Por Marco Tello

Marco Tello Quienes no hallan coherencia entre el empeño gubernamental por mejorar las vías y la casi drástica restricción de la velocidad, preguntan para qué se ofrecen carreteras de primera, si se obliga a los usuarios a recorrerlas en segunda y en tercera. Por otro lado, si el tablero de control del automóvil menos sofisticado tienta con la posibilidad de sobrepasar los doscientos kilómetros por hora, resulta a primera vista incongruente que se señale un límite que va de  sesenta a  cien kilómetros, fuera del perímetro urbano  

 

No es fácil describir la emoción del locutor radial cuando narraba, hace cosa de seis décadas, una carrera de carros que rebasaba la inconcebible velocidad de sesenta kilómetros por hora. En la fantasía infantil, era la medida del vértigo. Se refresca la memoria ante las encontradas opiniones que se vierten sobre la aplicación de las normas dictadas para el control de la circulación en territorio ecuatoriano, a tono con lo que ocurre en muchas regiones del globo, cada una, por supuesto, ajustada a su propia realidad. El año pasado, para no ir demasiado lejos, en Colombia se fijó en cien kilómetros por hora la velocidad máxima. En la capital mexicana, la ciudad más grande del mundo, las autoridades no encuentran, en cambio, la forma de acelerar la marcha, que a pesar de sus millones de vehículos, alcanza el promedio –envidiable para un conductor cuencano- de 24 kilómetros por hora. 
 
Probablemente, estamos casi todos los ecuatorianos de acuerdo en la necesidad de regular este tipo de comportamientos colectivos ante las nuevas situaciones creadas por los retos de la sociedad en la que por fortuna nos ha tocado vivir y sobrevivir.
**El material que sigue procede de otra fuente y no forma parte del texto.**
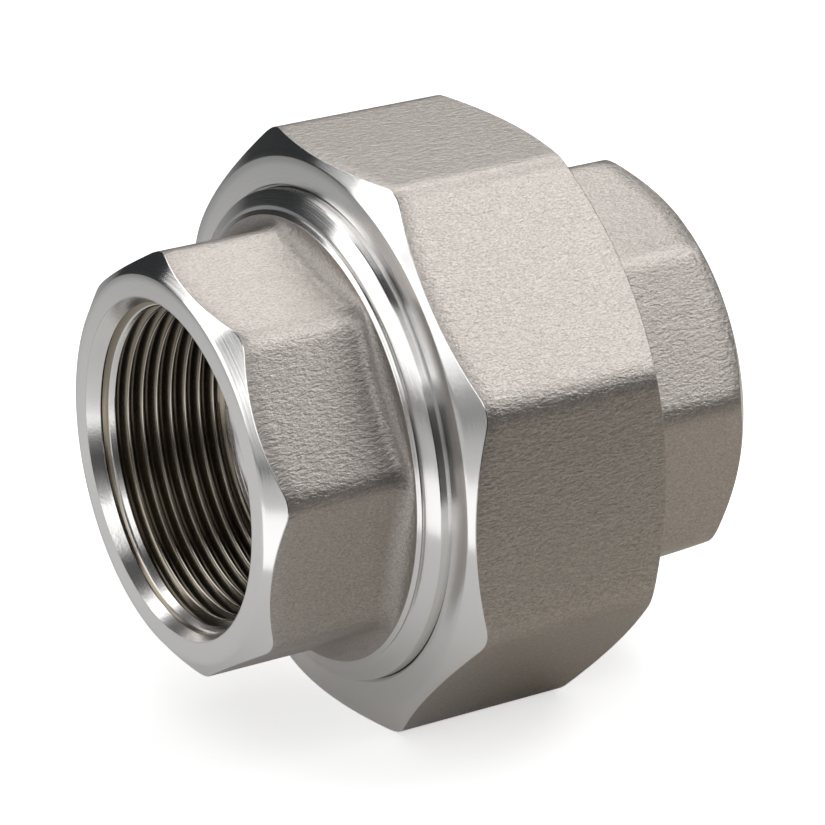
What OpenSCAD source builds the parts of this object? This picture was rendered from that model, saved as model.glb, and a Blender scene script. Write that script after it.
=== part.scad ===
// Three-piece threaded pipe union in cast stainless steel, female thread at both ends.
// The octagonal nut pulls the collar of the tail piece against the male-threaded head piece, and a
// flat gasket seals the joint between them. The bore runs along X, the tail's mouth faces -X, and the
// origin is on the bore's axis, midway between the two end faces. The nut lies on one flat, +Z up.
// Threads are plain cylinders at the radius of the inner crests.

/* [Whole union] */
// Length over both end faces
overall_len = 78.2; // [76:0.2:84]
// Distance from the tail's mouth to the nut's front face
tail_reach = 24.6; // [22:0.2:27]

/* [Nut] */
// Thickness of the nut's wall at its flats, over the relief groove
nut_wall = 2.4; // [1.8:0.1:5]
// Length of the nut
nut_len = 32.1; // [30:0.1:35]
// Radius of the nut's cast corners
nut_corner_r = 5.4; // [3:0.1:8]
// How far the nut's turned end faces stop short of its flats
nut_face_inset = 1; // [0.4:0.1:1.5]
// Angle of the nut's front chamfer, from the end face
nut_front_angle = 33.5; // [25:0.5:45]
// Angle of the nut's back chamfer, from the end face
nut_back_angle = 31; // [25:0.5:45]
// Thickness of the nut's inner lip
lip_t = 5; // [4:0.1:6]
// Bevel on the edge of the hole through the lip
lip_bevel = 0.4; // [0.2:0.1:0.6]
// Bevel at the open end of the nut's thread
nut_mouth_bevel = 1; // [0.5:0.1:1.4]
// Length of the relief groove between the lip and the nut's thread
relief_len = 2; // [1.5:0.1:3]
// Depth of the relief groove below the thread's crests
relief_depth = 1.2; // [0.8:0.1:1.4]

/* [Cast ends] */
// Thickness of the ends' wall at their flats, over the pipe thread
body_wall = 6.38; // [5.5:0.01:7]
// Radius of the ends' cast corners
body_corner_r = 3.4; // [2:0.1:6]
// How far the ends' turned faces stop short of their flats
body_face_inset = 1; // [0.5:0.1:1.5]
// Angle of the ends' chamfer, from the end face
body_chamfer_angle = 39.5; // [30:0.5:45]
// Turn of the tail's octagon from the nut's flats
tail_turn = 13.4; // [0:0.1:22]
// Turn of the head's octagon from the nut's flats
head_turn = 14.5; // [0:0.1:22]

/* [Pipe thread] */
// Radius of the pipe thread's inner crests
pipe_r = 22.42; // [21.5:0.01:22.8]
// Depth of the pipe thread from each end face
pipe_depth = 22; // [20:0.5:23]
// Width of the countersink at each end face
sink_w = 2.08; // [1.2:0.01:3]
// Length of the countersink along the bore
sink_len = 4.36; // [2:0.01:6]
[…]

Desde tiempos inmemoriales, poner orden al caos ha sido uno de los imperativos legales para asegurar la supervivencia de la especie, primero en la aldea, en la ciudad, y luego en la nación y en el planeta. Se discrepa, sin embargo, en el caso muy puntual del tránsito vehicular, sobre la fijación de las limitaciones.
 
Quienes no hallan coherencia entre el empeño gubernamental por mejorar la condición de las vías y la severa y casi drástica restricción de la velocidad, se preguntan no sin razón para qué se ofrecen carreteras de primera, si se obliga a los usuarios a recorrerlas en segunda y en tercera. Por otro lado, si el tablero de control del automóvil menos sofisticado tienta al conductor con la posibilidad de sobrepasar los doscientos kilómetros por hora con solo rozar un pedal, resulta a primera vista incongruente que se señale un límite que va de  sesenta a  cien kilómetros, fuera del perímetro urbano. 
 

 

Por consiguiente, no han faltado advertencias sobre el riesgo de que las recientes restricciones desaceleren la marcha entera del país. Peor todavía, muchos conciudadanos experimentarán una inconfesable frustración al perder la oportunidad de ejercer en las carreteras, especialmente en las curvas, su efímero poder sobre otros mortales. 
 
Sin ser  partidarios del gobierno, no faltan quienes aplauden las medidas. Como en ninguna parte, en una sociedad sin tradición de disciplina es necesario refrenar los impulsos individuales en beneficio del interés colectivo. Así se evitará que las carreteras mejoradas conviertan el tránsito en un caos, cuando no en una carrera desenfrenada hacia la muerte. En este sentido, las disposiciones legales no restringen la libertad individual; al contrario, la someten a las regulaciones que permiten justamente el ejercicio pleno de toda libertad, cual es el respeto a las normas que la rigen, porque el irrespeto vulnera la libertad de los demás.   
 
De todas maneras, aunque echemos pestes contra un  régimen, no cabe duda de que la sujeción a las nuevas regulaciones en materia de tránsito ofrece la gratificante posibilidad de compartir, al menos en la carretera, la vigencia de una genuina democracia. Frente al volante, todos los conductores son iguales. Por muchas riquezas que posea, por elevado que sea el estatus, el rango político o social, ningún ciudadano podrá sobrepasar los límites establecidos por la ley, y ya no habrá lugar para la envidia, si recordamos un poco a Fernando Savater. De esta suerte, tan veloz, seguro y confortable será viajar en un carro Mercedes del año como en un viejo escarabajo del jurásico, para emplear un término más congraciador con el gobierno. Sin embargo, si se traslada este entusiasmo a otros ámbitos del convivir ciudadano, es bueno reflexionar, con el debido respeto  a los filósofos oficiales, sobre si el mero prescribir y prohibir nos pondrá en la ruta adecuada hacia un nuevo orden democrático.